─── PROVIDED DATA ───

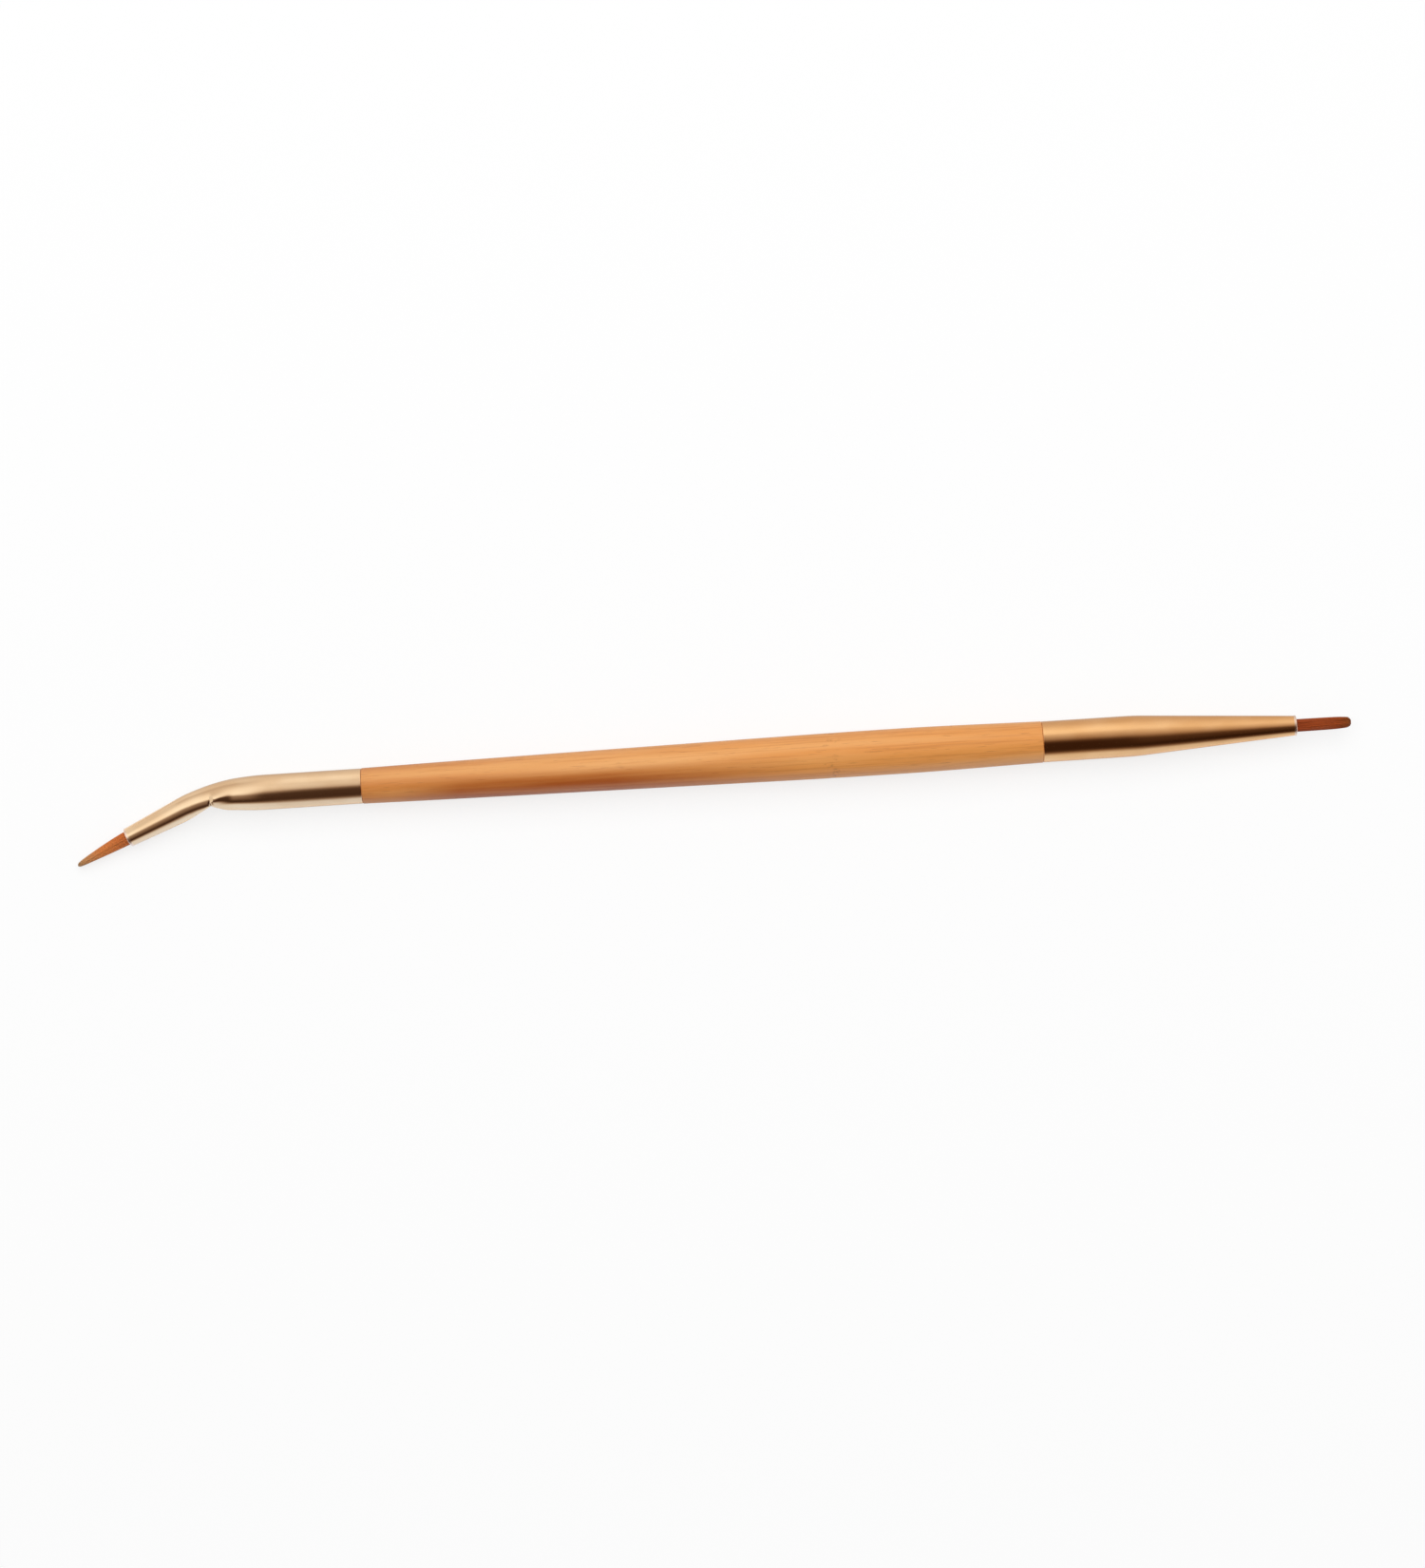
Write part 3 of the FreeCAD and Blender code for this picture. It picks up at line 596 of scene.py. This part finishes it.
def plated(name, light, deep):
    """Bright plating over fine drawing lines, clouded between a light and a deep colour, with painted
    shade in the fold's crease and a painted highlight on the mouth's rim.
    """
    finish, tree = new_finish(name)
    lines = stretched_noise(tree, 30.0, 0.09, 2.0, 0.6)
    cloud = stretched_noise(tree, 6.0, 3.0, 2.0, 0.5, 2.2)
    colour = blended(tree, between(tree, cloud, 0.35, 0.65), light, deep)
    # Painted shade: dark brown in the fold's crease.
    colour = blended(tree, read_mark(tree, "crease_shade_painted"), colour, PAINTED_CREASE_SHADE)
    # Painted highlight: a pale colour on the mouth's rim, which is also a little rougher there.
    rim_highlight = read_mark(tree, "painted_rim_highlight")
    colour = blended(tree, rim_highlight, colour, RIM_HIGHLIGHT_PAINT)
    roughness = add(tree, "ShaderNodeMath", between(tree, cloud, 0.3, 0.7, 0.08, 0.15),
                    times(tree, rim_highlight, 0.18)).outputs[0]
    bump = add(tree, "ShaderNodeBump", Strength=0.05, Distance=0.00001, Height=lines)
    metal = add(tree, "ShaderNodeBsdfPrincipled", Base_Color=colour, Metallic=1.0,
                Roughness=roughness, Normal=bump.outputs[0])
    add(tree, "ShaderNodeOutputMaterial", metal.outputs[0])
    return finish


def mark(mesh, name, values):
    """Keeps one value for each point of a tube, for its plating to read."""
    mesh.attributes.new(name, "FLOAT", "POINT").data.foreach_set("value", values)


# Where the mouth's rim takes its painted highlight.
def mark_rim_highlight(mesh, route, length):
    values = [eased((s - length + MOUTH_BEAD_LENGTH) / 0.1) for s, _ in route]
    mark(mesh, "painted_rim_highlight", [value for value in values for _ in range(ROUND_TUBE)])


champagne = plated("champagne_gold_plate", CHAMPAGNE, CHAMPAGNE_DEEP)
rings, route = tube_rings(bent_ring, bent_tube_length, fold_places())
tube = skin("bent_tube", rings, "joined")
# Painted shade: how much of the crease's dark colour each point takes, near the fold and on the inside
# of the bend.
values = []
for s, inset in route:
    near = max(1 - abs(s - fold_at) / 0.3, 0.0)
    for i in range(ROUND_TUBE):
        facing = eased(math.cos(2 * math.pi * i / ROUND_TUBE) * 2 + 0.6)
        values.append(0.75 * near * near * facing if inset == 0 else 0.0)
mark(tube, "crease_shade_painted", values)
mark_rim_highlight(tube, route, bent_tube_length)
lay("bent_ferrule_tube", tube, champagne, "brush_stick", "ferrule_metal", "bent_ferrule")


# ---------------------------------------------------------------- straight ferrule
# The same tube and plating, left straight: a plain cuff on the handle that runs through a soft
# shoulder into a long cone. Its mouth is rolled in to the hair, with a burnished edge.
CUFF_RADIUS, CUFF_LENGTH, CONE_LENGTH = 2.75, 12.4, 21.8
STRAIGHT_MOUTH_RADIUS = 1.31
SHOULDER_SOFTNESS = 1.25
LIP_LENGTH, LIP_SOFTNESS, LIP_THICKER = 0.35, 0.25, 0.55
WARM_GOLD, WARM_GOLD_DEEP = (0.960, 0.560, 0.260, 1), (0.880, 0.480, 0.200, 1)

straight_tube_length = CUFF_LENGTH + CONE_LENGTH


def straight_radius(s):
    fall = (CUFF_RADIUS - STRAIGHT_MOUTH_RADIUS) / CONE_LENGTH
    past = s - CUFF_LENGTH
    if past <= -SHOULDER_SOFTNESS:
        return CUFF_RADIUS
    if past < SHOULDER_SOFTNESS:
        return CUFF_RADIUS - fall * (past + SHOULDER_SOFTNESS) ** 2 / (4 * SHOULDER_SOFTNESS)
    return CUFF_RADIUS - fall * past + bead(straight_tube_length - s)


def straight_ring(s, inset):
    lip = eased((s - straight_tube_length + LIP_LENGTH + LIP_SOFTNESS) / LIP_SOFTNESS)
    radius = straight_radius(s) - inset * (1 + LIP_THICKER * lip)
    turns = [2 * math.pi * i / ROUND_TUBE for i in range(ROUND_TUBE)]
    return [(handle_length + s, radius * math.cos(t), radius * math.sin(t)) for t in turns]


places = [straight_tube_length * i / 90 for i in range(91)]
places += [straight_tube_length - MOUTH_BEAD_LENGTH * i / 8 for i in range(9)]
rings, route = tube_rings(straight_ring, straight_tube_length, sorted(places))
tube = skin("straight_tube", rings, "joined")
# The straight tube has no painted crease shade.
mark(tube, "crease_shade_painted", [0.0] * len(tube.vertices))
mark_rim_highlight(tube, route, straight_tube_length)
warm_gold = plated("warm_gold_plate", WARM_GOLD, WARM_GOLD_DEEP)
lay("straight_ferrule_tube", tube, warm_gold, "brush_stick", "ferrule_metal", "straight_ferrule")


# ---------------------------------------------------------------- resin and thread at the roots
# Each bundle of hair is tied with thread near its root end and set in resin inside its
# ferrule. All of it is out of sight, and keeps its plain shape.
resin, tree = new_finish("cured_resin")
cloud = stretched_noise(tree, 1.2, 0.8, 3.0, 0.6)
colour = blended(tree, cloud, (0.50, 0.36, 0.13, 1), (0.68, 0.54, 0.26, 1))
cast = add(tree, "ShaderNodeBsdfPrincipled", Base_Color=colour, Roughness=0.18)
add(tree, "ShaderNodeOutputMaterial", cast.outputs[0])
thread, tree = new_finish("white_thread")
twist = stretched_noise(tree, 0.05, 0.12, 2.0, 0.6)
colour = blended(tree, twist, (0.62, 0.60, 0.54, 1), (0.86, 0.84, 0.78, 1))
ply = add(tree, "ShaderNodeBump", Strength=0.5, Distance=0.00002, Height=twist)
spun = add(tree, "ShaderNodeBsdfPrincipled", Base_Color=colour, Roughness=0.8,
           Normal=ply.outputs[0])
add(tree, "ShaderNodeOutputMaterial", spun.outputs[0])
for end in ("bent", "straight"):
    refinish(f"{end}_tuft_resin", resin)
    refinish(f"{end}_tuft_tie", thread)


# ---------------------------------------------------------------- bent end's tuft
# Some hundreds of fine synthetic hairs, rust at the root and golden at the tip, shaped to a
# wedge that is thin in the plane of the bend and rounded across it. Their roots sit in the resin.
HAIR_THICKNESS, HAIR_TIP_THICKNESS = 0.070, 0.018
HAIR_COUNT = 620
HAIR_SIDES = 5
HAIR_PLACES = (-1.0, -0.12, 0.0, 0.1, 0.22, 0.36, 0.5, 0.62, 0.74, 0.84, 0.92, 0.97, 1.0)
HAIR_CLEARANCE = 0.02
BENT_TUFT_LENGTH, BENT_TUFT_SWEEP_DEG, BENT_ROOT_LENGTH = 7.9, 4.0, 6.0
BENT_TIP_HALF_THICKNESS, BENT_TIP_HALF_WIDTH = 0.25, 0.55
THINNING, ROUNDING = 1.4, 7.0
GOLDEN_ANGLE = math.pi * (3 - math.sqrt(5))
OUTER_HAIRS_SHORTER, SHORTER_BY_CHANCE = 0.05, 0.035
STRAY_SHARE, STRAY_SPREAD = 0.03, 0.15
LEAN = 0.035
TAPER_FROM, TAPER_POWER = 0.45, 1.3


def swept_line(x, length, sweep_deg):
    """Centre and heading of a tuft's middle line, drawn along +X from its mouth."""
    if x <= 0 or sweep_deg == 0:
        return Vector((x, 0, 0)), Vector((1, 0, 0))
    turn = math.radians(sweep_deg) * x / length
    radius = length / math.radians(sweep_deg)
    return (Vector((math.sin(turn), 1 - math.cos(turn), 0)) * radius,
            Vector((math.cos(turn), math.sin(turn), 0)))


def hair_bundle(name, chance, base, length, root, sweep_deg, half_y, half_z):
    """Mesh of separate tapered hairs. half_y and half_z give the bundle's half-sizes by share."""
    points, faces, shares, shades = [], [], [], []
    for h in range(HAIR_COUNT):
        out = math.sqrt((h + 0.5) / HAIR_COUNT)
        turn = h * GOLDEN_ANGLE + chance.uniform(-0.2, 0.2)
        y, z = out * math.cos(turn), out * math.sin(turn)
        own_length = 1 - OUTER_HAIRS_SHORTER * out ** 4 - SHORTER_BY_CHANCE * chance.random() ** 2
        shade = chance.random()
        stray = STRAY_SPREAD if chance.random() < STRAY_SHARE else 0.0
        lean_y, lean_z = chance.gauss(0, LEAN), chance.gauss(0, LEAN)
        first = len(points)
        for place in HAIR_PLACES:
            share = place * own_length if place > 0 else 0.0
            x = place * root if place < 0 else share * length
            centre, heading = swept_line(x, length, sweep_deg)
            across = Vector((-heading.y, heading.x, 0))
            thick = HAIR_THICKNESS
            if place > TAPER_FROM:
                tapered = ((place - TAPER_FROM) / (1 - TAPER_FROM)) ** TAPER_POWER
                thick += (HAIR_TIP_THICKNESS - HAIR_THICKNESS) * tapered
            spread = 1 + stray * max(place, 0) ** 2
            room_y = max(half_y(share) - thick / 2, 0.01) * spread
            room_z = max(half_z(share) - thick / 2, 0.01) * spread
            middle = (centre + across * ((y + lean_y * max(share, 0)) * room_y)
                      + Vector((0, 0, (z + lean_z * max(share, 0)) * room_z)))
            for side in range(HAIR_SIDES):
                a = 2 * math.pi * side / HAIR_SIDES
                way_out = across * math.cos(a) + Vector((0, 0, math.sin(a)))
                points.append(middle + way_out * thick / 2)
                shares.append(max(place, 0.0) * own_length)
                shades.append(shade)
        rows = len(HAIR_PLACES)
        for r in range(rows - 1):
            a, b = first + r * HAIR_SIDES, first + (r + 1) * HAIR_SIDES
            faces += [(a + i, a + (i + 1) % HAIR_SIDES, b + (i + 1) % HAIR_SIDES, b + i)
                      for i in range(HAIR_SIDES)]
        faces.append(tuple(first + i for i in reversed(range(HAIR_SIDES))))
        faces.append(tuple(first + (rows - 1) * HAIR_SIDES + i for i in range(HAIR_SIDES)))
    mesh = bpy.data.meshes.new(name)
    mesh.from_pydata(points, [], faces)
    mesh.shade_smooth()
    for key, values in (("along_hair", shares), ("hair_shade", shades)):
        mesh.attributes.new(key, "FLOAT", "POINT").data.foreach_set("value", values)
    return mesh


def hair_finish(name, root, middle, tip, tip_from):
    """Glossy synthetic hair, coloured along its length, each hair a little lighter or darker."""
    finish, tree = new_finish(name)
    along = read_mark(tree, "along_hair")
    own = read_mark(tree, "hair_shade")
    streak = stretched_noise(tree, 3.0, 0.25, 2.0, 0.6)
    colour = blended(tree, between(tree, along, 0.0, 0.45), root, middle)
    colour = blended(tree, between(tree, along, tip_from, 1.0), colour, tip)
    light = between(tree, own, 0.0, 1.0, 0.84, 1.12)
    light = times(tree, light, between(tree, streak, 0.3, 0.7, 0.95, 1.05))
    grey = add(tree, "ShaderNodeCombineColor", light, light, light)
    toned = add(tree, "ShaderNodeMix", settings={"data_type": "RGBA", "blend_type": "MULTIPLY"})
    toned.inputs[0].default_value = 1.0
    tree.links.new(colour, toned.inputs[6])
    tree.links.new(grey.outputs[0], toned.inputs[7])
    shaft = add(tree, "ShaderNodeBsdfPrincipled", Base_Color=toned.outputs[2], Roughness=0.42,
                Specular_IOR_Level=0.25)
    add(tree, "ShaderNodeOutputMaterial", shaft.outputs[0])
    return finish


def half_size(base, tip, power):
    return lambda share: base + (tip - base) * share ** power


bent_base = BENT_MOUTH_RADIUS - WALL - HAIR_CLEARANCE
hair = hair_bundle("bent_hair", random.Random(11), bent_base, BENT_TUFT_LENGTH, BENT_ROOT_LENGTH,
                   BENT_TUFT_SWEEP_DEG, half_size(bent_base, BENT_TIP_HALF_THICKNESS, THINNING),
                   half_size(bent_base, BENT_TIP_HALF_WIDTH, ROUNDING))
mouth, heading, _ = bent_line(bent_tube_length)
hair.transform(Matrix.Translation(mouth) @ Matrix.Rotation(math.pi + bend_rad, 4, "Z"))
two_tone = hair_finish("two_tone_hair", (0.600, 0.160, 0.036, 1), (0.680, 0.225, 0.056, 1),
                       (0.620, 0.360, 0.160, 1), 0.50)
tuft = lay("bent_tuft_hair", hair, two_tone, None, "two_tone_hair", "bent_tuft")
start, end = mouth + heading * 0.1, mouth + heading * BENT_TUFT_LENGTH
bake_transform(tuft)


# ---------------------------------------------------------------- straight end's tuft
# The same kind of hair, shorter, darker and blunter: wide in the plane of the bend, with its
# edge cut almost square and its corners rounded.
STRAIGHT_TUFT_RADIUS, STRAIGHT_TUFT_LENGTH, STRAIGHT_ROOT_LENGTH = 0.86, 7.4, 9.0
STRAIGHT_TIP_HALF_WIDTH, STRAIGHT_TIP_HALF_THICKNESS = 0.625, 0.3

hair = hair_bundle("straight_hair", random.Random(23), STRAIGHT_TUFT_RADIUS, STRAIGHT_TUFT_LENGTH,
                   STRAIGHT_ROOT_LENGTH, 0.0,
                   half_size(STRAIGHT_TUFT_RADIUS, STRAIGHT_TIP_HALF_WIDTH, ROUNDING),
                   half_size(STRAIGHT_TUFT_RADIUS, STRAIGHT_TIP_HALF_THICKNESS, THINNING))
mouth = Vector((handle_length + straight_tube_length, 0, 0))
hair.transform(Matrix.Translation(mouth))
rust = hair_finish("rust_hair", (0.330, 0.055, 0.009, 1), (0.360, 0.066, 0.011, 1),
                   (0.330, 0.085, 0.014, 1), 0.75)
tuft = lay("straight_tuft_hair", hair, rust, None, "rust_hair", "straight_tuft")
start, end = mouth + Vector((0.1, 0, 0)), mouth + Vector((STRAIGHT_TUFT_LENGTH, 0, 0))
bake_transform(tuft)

───

## PROBLEM DESCRIPTION
Please print the material above exactly as it appears, from its first line through the line containing "for _ in range(ROUND_TUBE)])", inclusive, and stop there.

## COMPLETE RESPONSE
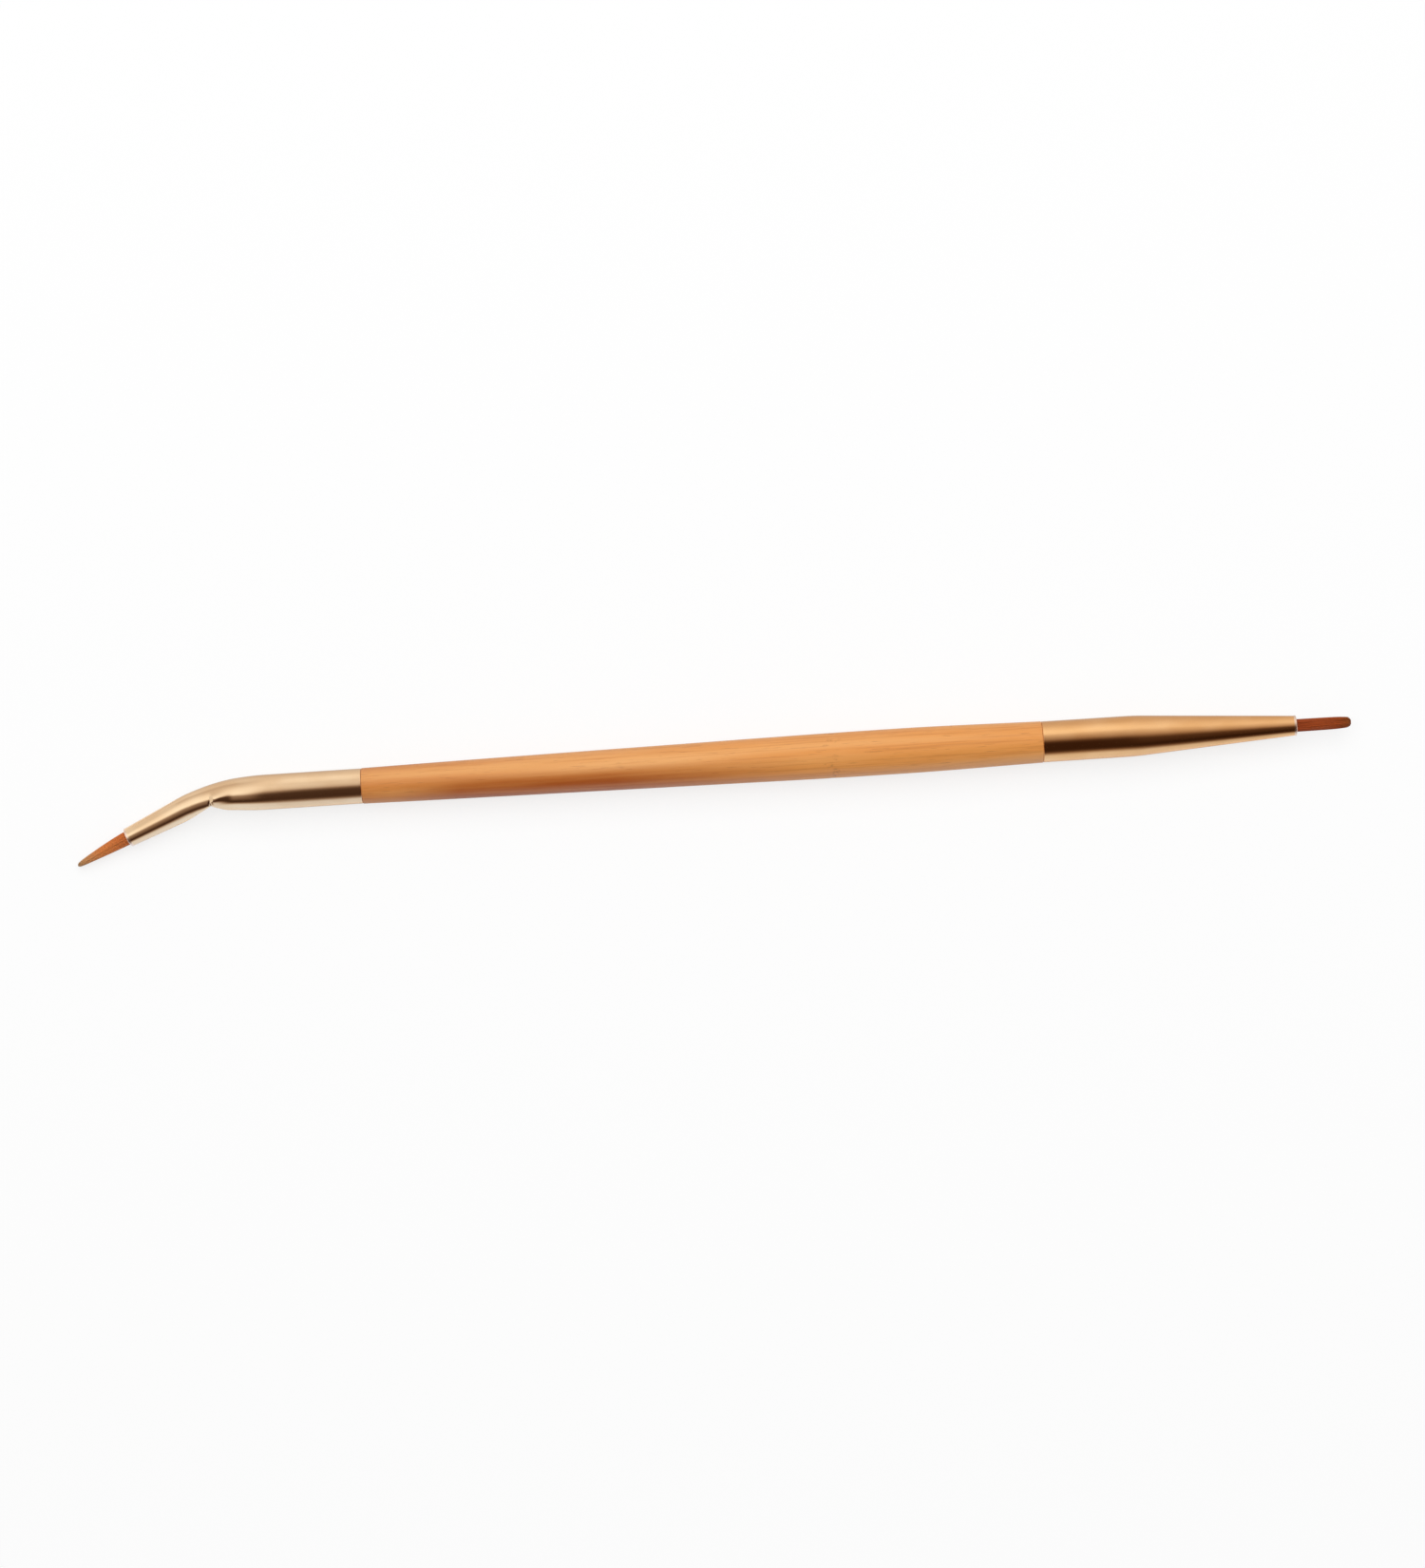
Write part 3 of the FreeCAD and Blender code for this picture. It picks up at line 596 of scene.py. This part finishes it.
def plated(name, light, deep):
    """Bright plating over fine drawing lines, clouded between a light and a deep colour, with painted
    shade in the fold's crease and a painted highlight on the mouth's rim.
    """
    finish, tree = new_finish(name)
    lines = stretched_noise(tree, 30.0, 0.09, 2.0, 0.6)
    cloud = stretched_noise(tree, 6.0, 3.0, 2.0, 0.5, 2.2)
    colour = blended(tree, between(tree, cloud, 0.35, 0.65), light, deep)
    # Painted shade: dark brown in the fold's crease.
    colour = blended(tree, read_mark(tree, "crease_shade_painted"), colour, PAINTED_CREASE_SHADE)
    # Painted highlight: a pale colour on the mouth's rim, which is also a little rougher there.
    rim_highlight = read_mark(tree, "painted_rim_highlight")
    colour = blended(tree, rim_highlight, colour, RIM_HIGHLIGHT_PAINT)
    roughness = add(tree, "ShaderNodeMath", between(tree, cloud, 0.3, 0.7, 0.08, 0.15),
                    times(tree, rim_highlight, 0.18)).outputs[0]
    bump = add(tree, "ShaderNodeBump", Strength=0.05, Distance=0.00001, Height=lines)
    metal = add(tree, "ShaderNodeBsdfPrincipled", Base_Color=colour, Metallic=1.0,
                Roughness=roughness, Normal=bump.outputs[0])
    add(tree, "ShaderNodeOutputMaterial", metal.outputs[0])
    return finish


def mark(mesh, name, values):
    """Keeps one value for each point of a tube, for its plating to read."""
    mesh.attributes.new(name, "FLOAT", "POINT").data.foreach_set("value", values)


# Where the mouth's rim takes its painted highlight.
def mark_rim_highlight(mesh, route, length):
    values = [eased((s - length + MOUTH_BEAD_LENGTH) / 0.1) for s, _ in route]
    mark(mesh, "painted_rim_highlight", [value for value in values for _ in range(ROUND_TUBE)])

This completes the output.